> _Listed entries_:
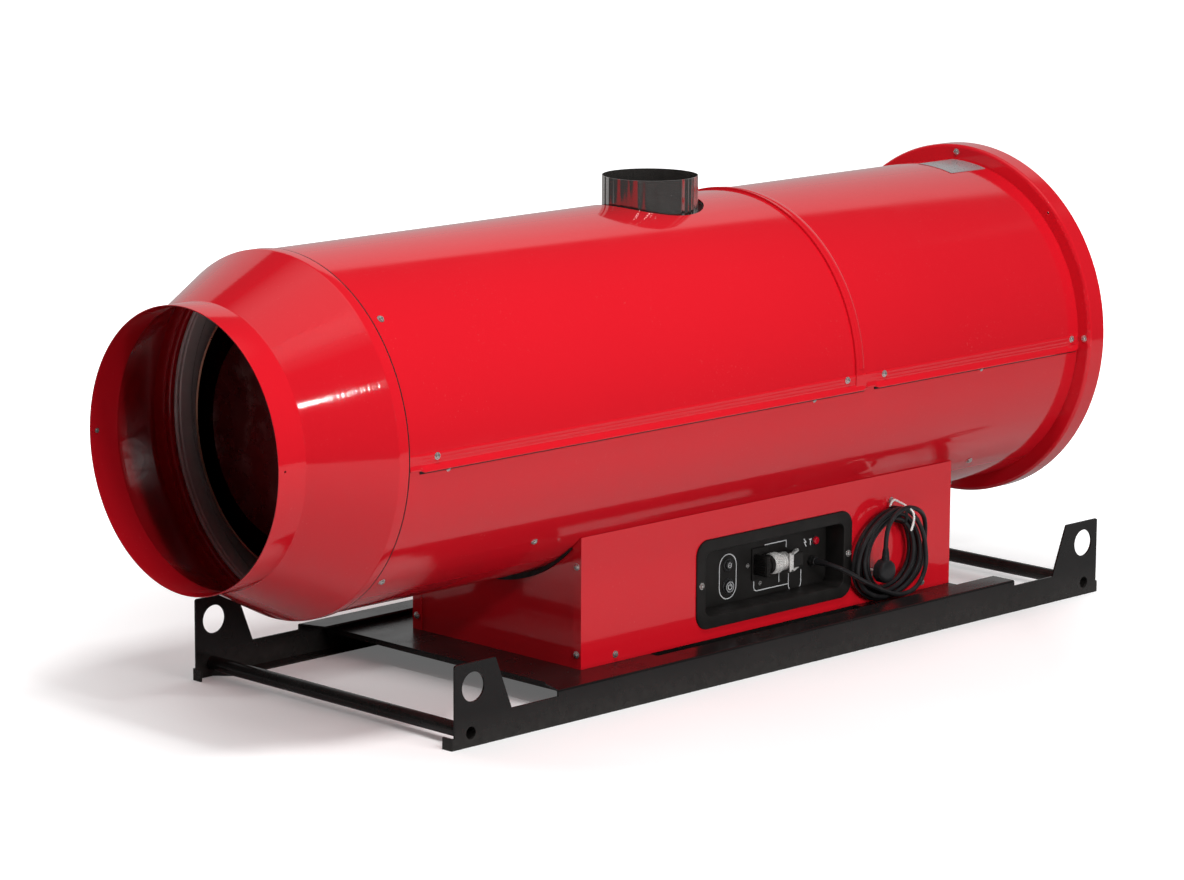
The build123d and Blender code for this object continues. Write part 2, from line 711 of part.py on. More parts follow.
# Feet that carry the drum in the liner
with BuildPart() as exchanger_feet:
    for x in (x_drum + FOOT_INSET, x_drum_end - FOOT_INSET):
        with BuildSketch(across(x)):
            Circle(liner_inner - FIT)
            Circle(DRUM_RADIUS + FIT, mode=Mode.SUBTRACT)
            foot_angle = degrees(FOOT_WIDTH / DRUM_RADIUS)
            with BuildSketch(mode=Mode.INTERSECT):
                for angle in FOOT_ANGLES:
                    ring_sector(DRUM_RADIUS - OVERRUN, SHELL_RADIUS, angle - foot_angle / 2, foot_angle)
        extrude(amount=FOOT_THICKNESS)
keep("exchanger_feet", exchanger_feet)

# Flue collar, standing on the drum's neck
with BuildPart() as flue_collar:
    with BuildSketch(Plane.XY.offset(neck_top)):
        with Locations((x_flue, 0)):
            Circle(FLUE_RADIUS)
            Circle(FLUE_RADIUS - FLUE_SHEET, mode=Mode.SUBTRACT)
    extrude(amount=FLUE_TOP - neck_top)
keep("flue_collar", flue_collar)

# Burner: flange, blast tube and a scroll fan across the casing
x_flange = x_drum_end
x_scroll = x_flange + FLANGE_THICKNESS + NECK_LENGTH + SCROLL_RADIUS
tube_inner = BLAST_TUBE_RADIUS - BLAST_TUBE_SHEET
scroll_side = SCROLL_WIDTH / 2


def across_y(x, y):
    """Plane across the burner's fan axis at side y: local x is +X, local y is +Z, z axis is -Y."""
    return Plane(origin=(x, y, AXIS_HEIGHT), x_dir=(1, 0, 0), z_dir=(0, -1, 0))


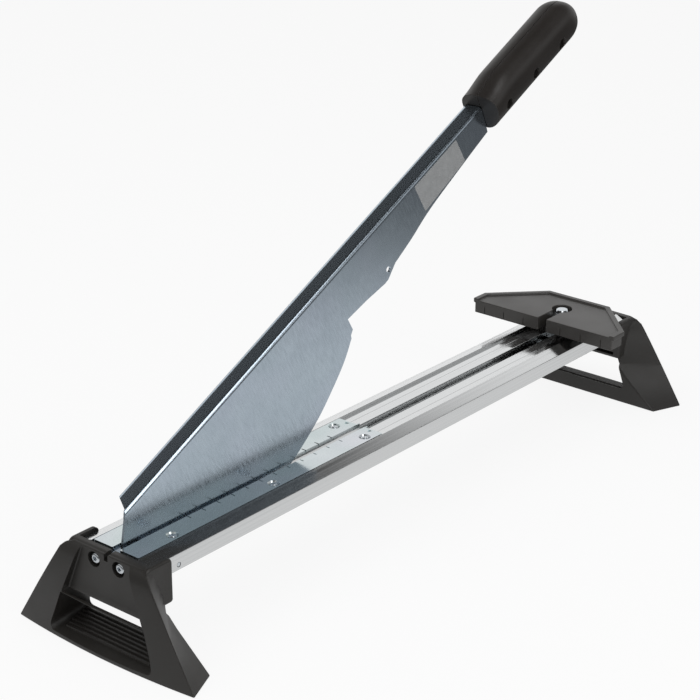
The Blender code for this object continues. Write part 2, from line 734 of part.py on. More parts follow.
def make_blade_lever(lever):
    sheet_place = Matrix.Translation((0, BLADE_Y, 0)) @ UPRIGHT
    holes = [
        circle((0, 0), PIVOT_HOLE_RADIUS, 24),
        circle(HANG_HOLE, HANG_HOLE_RADIUS, 20),
    ]
    mesh = outline_mesh("blade_lever", [lever_outline(), *holes], SHEET, sheet_place)
    blade = add_object("blade_lever", mesh, GALVANISED, lever)
    # The folds stand a hair inside the sheet's faces, so no two faces lie in one plane
    outer_fold = flange_outline(FLANGE_OUTER_Y, FLANGE_LIP, FLANGE_W, 0.03 * MM)
    tang_fold = flange_outline(TANG_FLANGE_Y, 0.0, FLANGE_W - 0.1 * MM, 0.06 * MM)
    for label, fold, start, end in (
        ("outer_flange", outer_fold, -1.5 * MM, GRIP_START_U - 0.6 * MM),
        ("tang_flange", tang_fold, GRIP_START_U - 2 * MM, TANG_END_U - 0.5 * MM),
    ):
        place = Matrix.Translation(((start + end) / 2, 0, 0)) @ ALONG_X
        join(blade, outline_mesh(label, [fold], end - start, place), lever)
    for number, u in enumerate(GRIP_SCREW_U):
        spot = (u, GRIP_SCREW_W)
        cut(blade, rod_mesh(
            f"tang_hole_{number}",
            (spot[0], BLADE_Y - 5 * MM, spot[1]),
            (spot[0], BLADE_Y + 5 * MM, spot[1]),
            GRIP_SCREW_SHANK_RADIUS + GAP,
            14,
        ), lever)
    # The folds' near end follows the sheet's edge, and the flange is cut on the slant back from it
    cut(blade, outline_mesh("fold_end", [[
        (-40 * MM, 15.8 * MM),
        (-14.3 * MM, 15.8 * MM),
        (2.5 * MM, 38.4 * MM),
        (-40 * MM, 38.4 * MM),
    ]], 60 * MM, UPRIGHT), lever)
    cut(blade, outline_mesh("flange_slant", [[
        (-25 * MM, SHEET / 2 + 0.1 * MM),
        (2.2 * MM, SHEET / 2 + 0.1 * MM),
        (11.3 * MM, FLANGE_OUTER_Y + 0.5 * MM),
        (11.3 * MM, 30 * MM),
        (-25 * MM, 30 * MM),
    ]], 40 * MM, Matrix.Translation((0, 0, FLANGE_W + 20 * MM - FLANGE_LIP - 1 * MM))), lever)


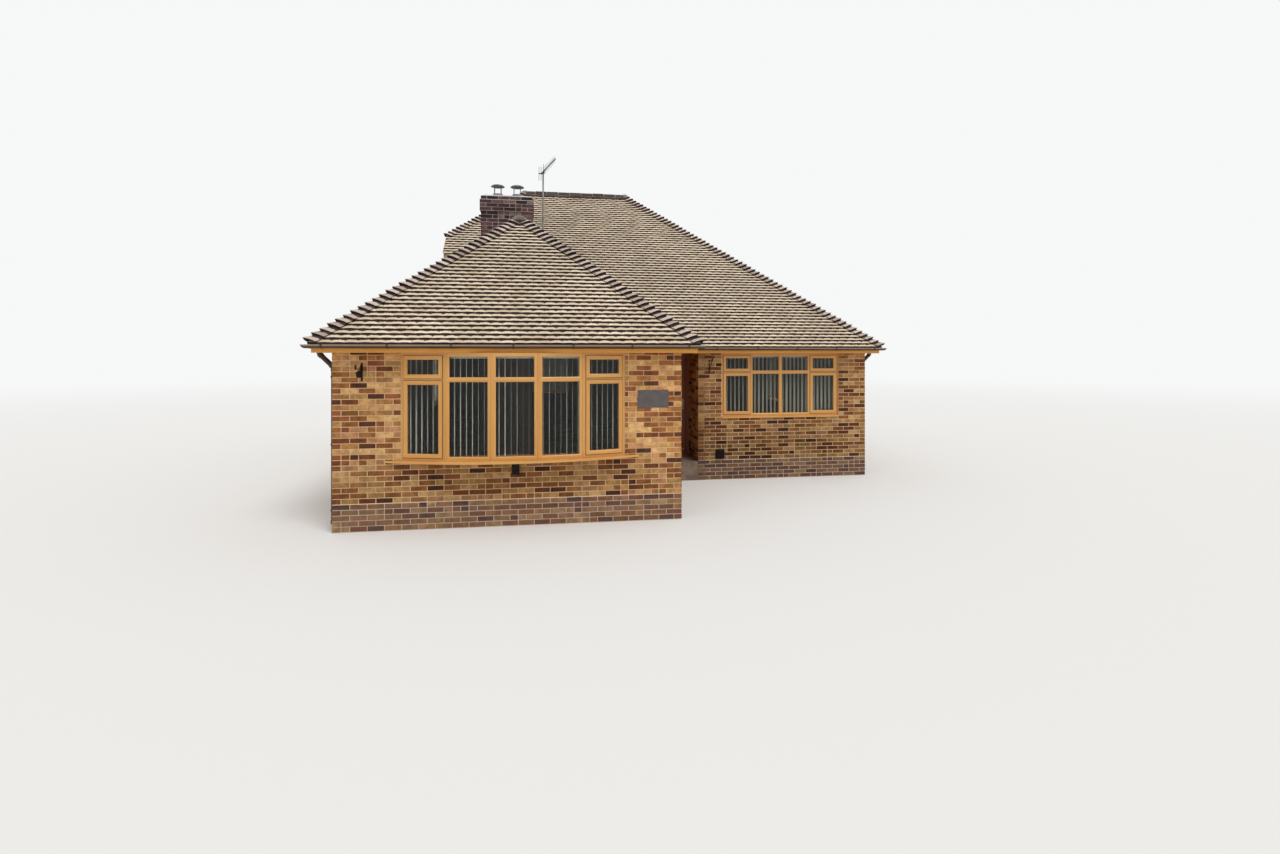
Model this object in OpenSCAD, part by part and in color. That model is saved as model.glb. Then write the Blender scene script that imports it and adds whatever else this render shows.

> _Given problem_: Every line of the records above needs to be given again exactly.

> _Correct result_:
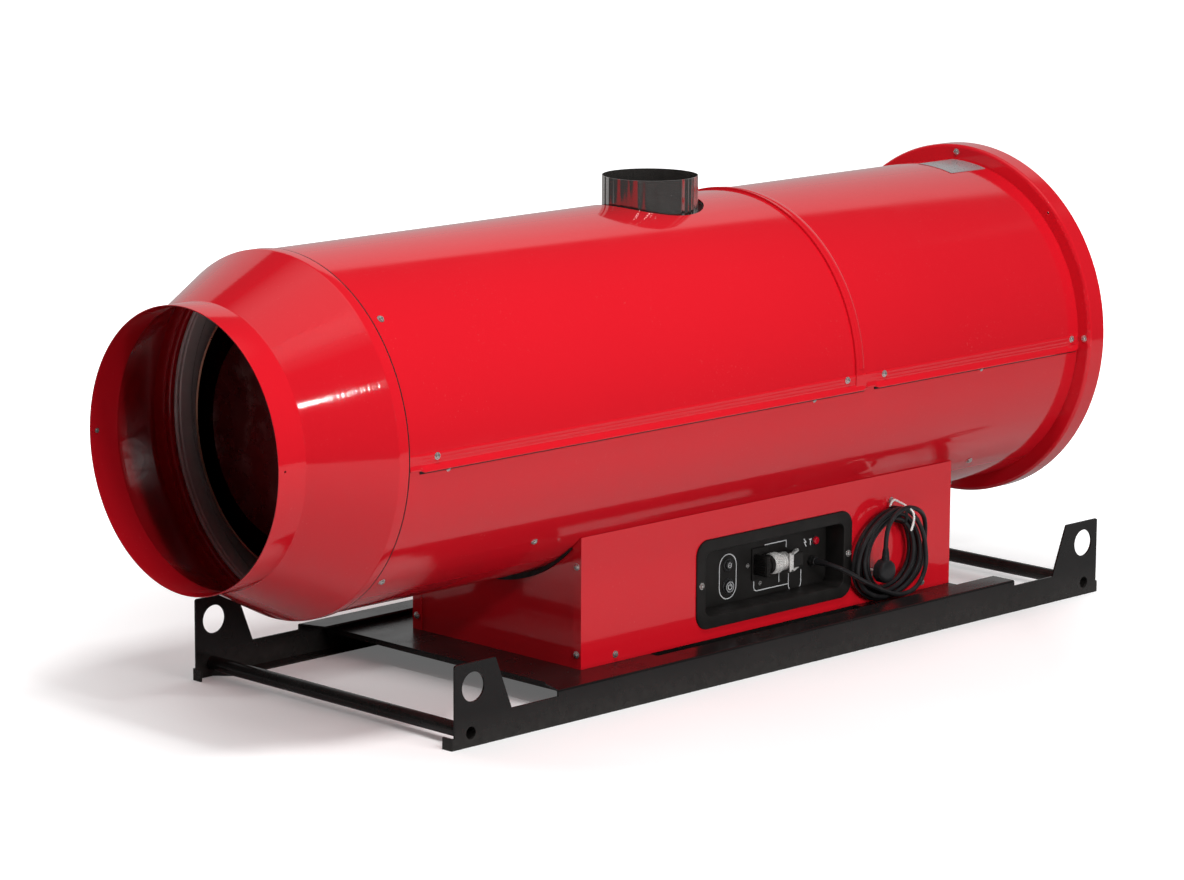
The build123d and Blender code for this object continues. Write part 2, from line 711 of part.py on. More parts follow.
# Feet that carry the drum in the liner
with BuildPart() as exchanger_feet:
    for x in (x_drum + FOOT_INSET, x_drum_end - FOOT_INSET):
        with BuildSketch(across(x)):
            Circle(liner_inner - FIT)
            Circle(DRUM_RADIUS + FIT, mode=Mode.SUBTRACT)
            foot_angle = degrees(FOOT_WIDTH / DRUM_RADIUS)
            with BuildSketch(mode=Mode.INTERSECT):
                for angle in FOOT_ANGLES:
                    ring_sector(DRUM_RADIUS - OVERRUN, SHELL_RADIUS, angle - foot_angle / 2, foot_angle)
        extrude(amount=FOOT_THICKNESS)
keep("exchanger_feet", exchanger_feet)

# Flue collar, standing on the drum's neck
with BuildPart() as flue_collar:
    with BuildSketch(Plane.XY.offset(neck_top)):
        with Locations((x_flue, 0)):
            Circle(FLUE_RADIUS)
            Circle(FLUE_RADIUS - FLUE_SHEET, mode=Mode.SUBTRACT)
    extrude(amount=FLUE_TOP - neck_top)
keep("flue_collar", flue_collar)

# Burner: flange, blast tube and a scroll fan across the casing
x_flange = x_drum_end
x_scroll = x_flange + FLANGE_THICKNESS + NECK_LENGTH + SCROLL_RADIUS
tube_inner = BLAST_TUBE_RADIUS - BLAST_TUBE_SHEET
scroll_side = SCROLL_WIDTH / 2


def across_y(x, y):
    """Plane across the burner's fan axis at side y: local x is +X, local y is +Z, z axis is -Y."""
    return Plane(origin=(x, y, AXIS_HEIGHT), x_dir=(1, 0, 0), z_dir=(0, -1, 0))


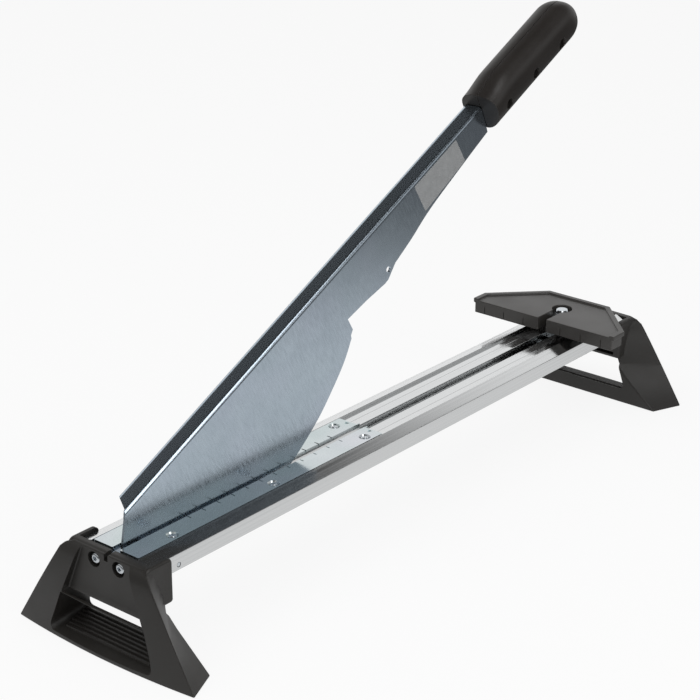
The Blender code for this object continues. Write part 2, from line 734 of part.py on. More parts follow.
def make_blade_lever(lever):
    sheet_place = Matrix.Translation((0, BLADE_Y, 0)) @ UPRIGHT
    holes = [
        circle((0, 0), PIVOT_HOLE_RADIUS, 24),
        circle(HANG_HOLE, HANG_HOLE_RADIUS, 20),
    ]
    mesh = outline_mesh("blade_lever", [lever_outline(), *holes], SHEET, sheet_place)
    blade = add_object("blade_lever", mesh, GALVANISED, lever)
    # The folds stand a hair inside the sheet's faces, so no two faces lie in one plane
    outer_fold = flange_outline(FLANGE_OUTER_Y, FLANGE_LIP, FLANGE_W, 0.03 * MM)
    tang_fold = flange_outline(TANG_FLANGE_Y, 0.0, FLANGE_W - 0.1 * MM, 0.06 * MM)
    for label, fold, start, end in (
        ("outer_flange", outer_fold, -1.5 * MM, GRIP_START_U - 0.6 * MM),
        ("tang_flange", tang_fold, GRIP_START_U - 2 * MM, TANG_END_U - 0.5 * MM),
    ):
        place = Matrix.Translation(((start + end) / 2, 0, 0)) @ ALONG_X
        join(blade, outline_mesh(label, [fold], end - start, place), lever)
    for number, u in enumerate(GRIP_SCREW_U):
        spot = (u, GRIP_SCREW_W)
        cut(blade, rod_mesh(
            f"tang_hole_{number}",
            (spot[0], BLADE_Y - 5 * MM, spot[1]),
            (spot[0], BLADE_Y + 5 * MM, spot[1]),
            GRIP_SCREW_SHANK_RADIUS + GAP,
            14,
        ), lever)
    # The folds' near end follows the sheet's edge, and the flange is cut on the slant back from it
    cut(blade, outline_mesh("fold_end", [[
        (-40 * MM, 15.8 * MM),
        (-14.3 * MM, 15.8 * MM),
        (2.5 * MM, 38.4 * MM),
        (-40 * MM, 38.4 * MM),
    ]], 60 * MM, UPRIGHT), lever)
    cut(blade, outline_mesh("flange_slant", [[
        (-25 * MM, SHEET / 2 + 0.1 * MM),
        (2.2 * MM, SHEET / 2 + 0.1 * MM),
        (11.3 * MM, FLANGE_OUTER_Y + 0.5 * MM),
        (11.3 * MM, 30 * MM),
        (-25 * MM, 30 * MM),
    ]], 40 * MM, Matrix.Translation((0, 0, FLANGE_W + 20 * MM - FLANGE_LIP - 1 * MM))), lever)


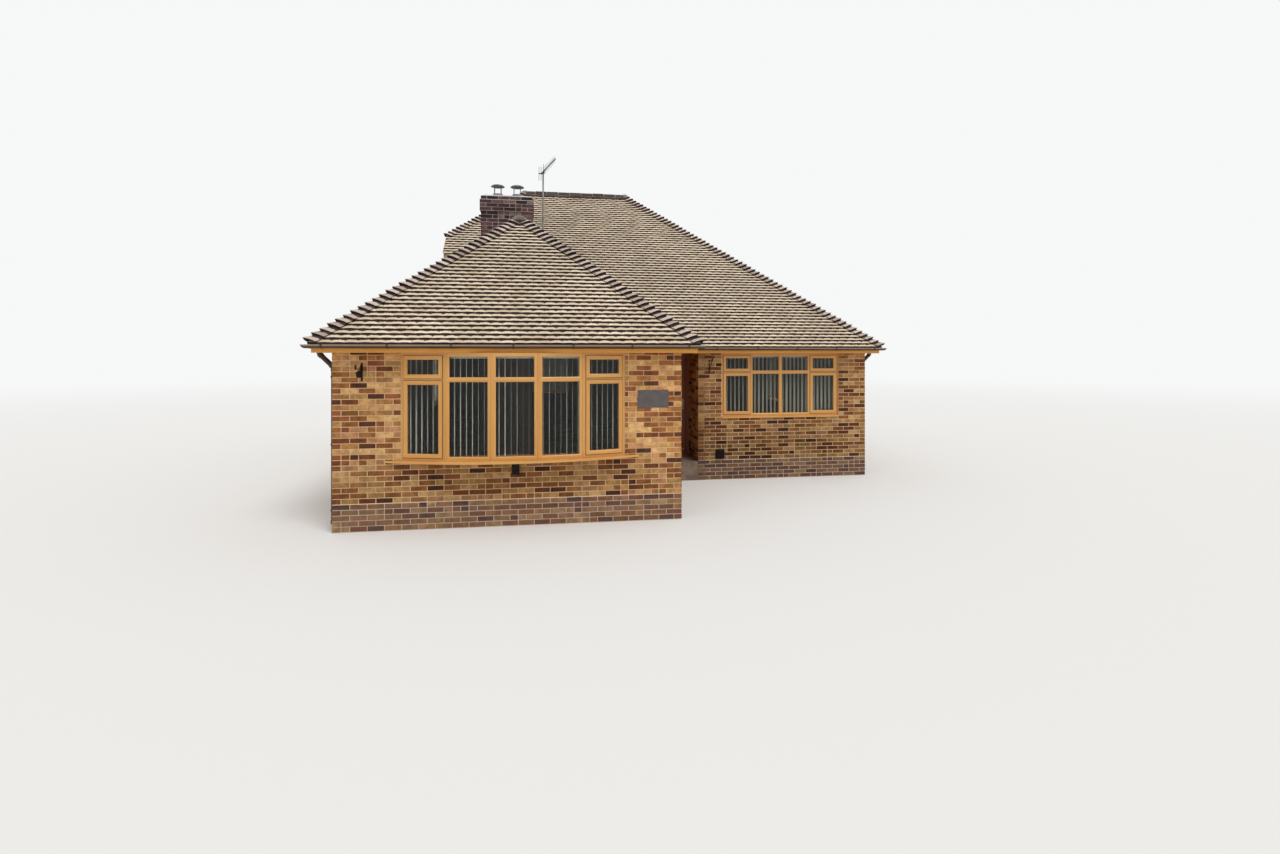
Model this object in OpenSCAD, part by part and in color. That model is saved as model.glb. Then write the Blender scene script that imports it and adds whatever else this render shows.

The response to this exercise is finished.